I understand the allure of the majority's no-nonsense analysis in this case, but to state the obvious, the longevity and/or application of any legal principle cannot be divorced entirely from facts. *fn1 At some point, successive reindictments solely for the convenience of the prosecution must be found to offend due process *fn2 or speedy trial protections. *fn3 Therefore, I want to go on record as saying that I can easily identify and describe what I believe to be significant distinctions between the facts presented in the consolidated case before us (see note 1, (supra) ) and those facing the Supreme Court in the speedy trial cases cited by the majority, Doggett, supra note 1 (eight-year delay between indictment and prosecution); United States v. Loud Hawk, 474 U.S. 302, 88 L. Ed. 2d 640, 106 S. Ct. 648 (1986) (bulk of delay due to slow movement through the courts of government's good faith interlocutory appeal); and MacDonald, supra (initial military charges dismissed when prosecutor concluded that allegations were untrue; indictment on civilian charges brought after further investigation). However, my intent in writing separately is not so much to voice a Dissent as to raise questions of notice and orderly process which impact upon the practice of law in this unique jurisdiction.
My brethren who join in the majority conclude that the Supreme Court's decision in MacDonald overruled that portion of this court's holding in Branch, supra, in which we emphatically stated that periods between dismissal and reindictment on the same charges are counted for speedy trial purposes. In reaching this Conclusion, today's majority references our decision in Robinson, supra note 2, a case involving pre-indictment delay, which cited MacDonald to support the Conclusion that the delay between dismissal of initial charges and actual indictment on those same charges was not pertinent to analysis of a speedy trial claim. Robinson is easily distinguished from the instant case. *fn4
Today two members of our court conclude that the Supreme Court's holding in MacDonald (1982) effectively overruled our decision in Branch (1977). In Robinson (1982), three members of our court cited to Branch using the introductory signal "but cf." *fn5 In the parenthetical description following the citation to Branch the Robinson court stated that a "four and one-half month delay between dismissal of charge and reindictment on same charge counted for speedy trial clause purposes where dismissal unrelated to investigative need on the original charge." Robinson, supra, 452 A.2d at 357. Contrary to the majority's assertion at footnote 2, this description of Branch distinguishes it from the facts of MacDonald (initial charges dismissed when prosecutor concluded that allegations were untrue, indictment on same charges brought after further investigation), and could be read to indicate that the court would not apply MacDonald to a case like Branch or the instant case, where the delays complained of are due to dismissal of indictments without prejudice for the convenience of the government. See Branch, supra, 372 A.2d at 1001. Moreover, in none of our cases decided since Robinson, and citing Branch, has there been any indication that Branch has been overruled. Indeed, it could be argued that Branch was expressly followed in Wynn v. United States, 538 A.2d 1139 (D.C. 1988) (a case decided six years after Robinson), indicating that the time that passed between the dismissal of an indictment and reindictment on the same charges is a factor to "be balanced in the context of all the circumstances." 538 A.2d at 1142 n.7.

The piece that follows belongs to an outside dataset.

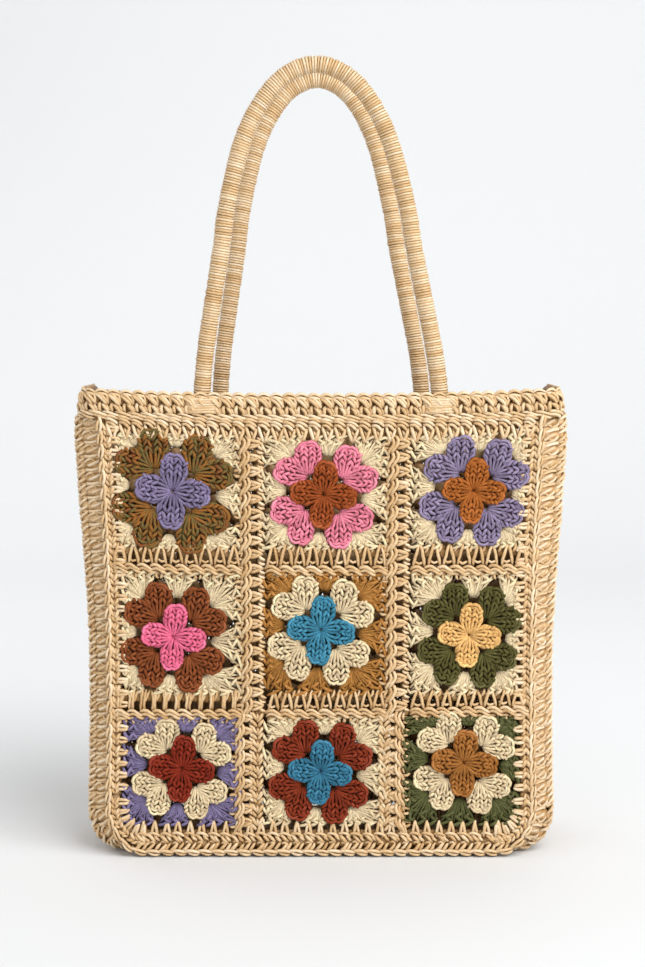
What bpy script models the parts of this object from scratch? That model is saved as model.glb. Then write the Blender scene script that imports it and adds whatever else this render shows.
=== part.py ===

My colleagues citing the time-honored stricture of M.A.P. v. Ryan, 285 A.2d 310, 312 (D.C. 1971) (footnote omitted), *fn6 tell us that Wynn could not revive Branch after the holding in Robinson. Ironically, it is my colleagues who are faced with the same M.A.P. stricture. The truth of the matter is that this court has not clearly articulated its policy regarding the inclusion for Speedy Trial Clause purposes of time which passes between dismissal of an indictment without prejudice for the convenience of the government and a subsequent indictment on the same charges. Attorneys practicing in this jurisdiction cannot determine with assurance whether Branch has or has not been overruled in part. *fn7 While the majority in the instant case may be right in its belated attempt to articulate the state of the law in this area, it is questionable whether two Judges or three Judges can speak with authority to contradict this court's past precedent. See M.A.P. v. Ryan, supra; Minick v. United States, 506 A.2d 1115, 1116-17 (D.C. 1986). I respectfully suggest that it would be appropriate for this court to convene en banc to consider the viability of our own cases in light of the pronouncements of the Supreme Court.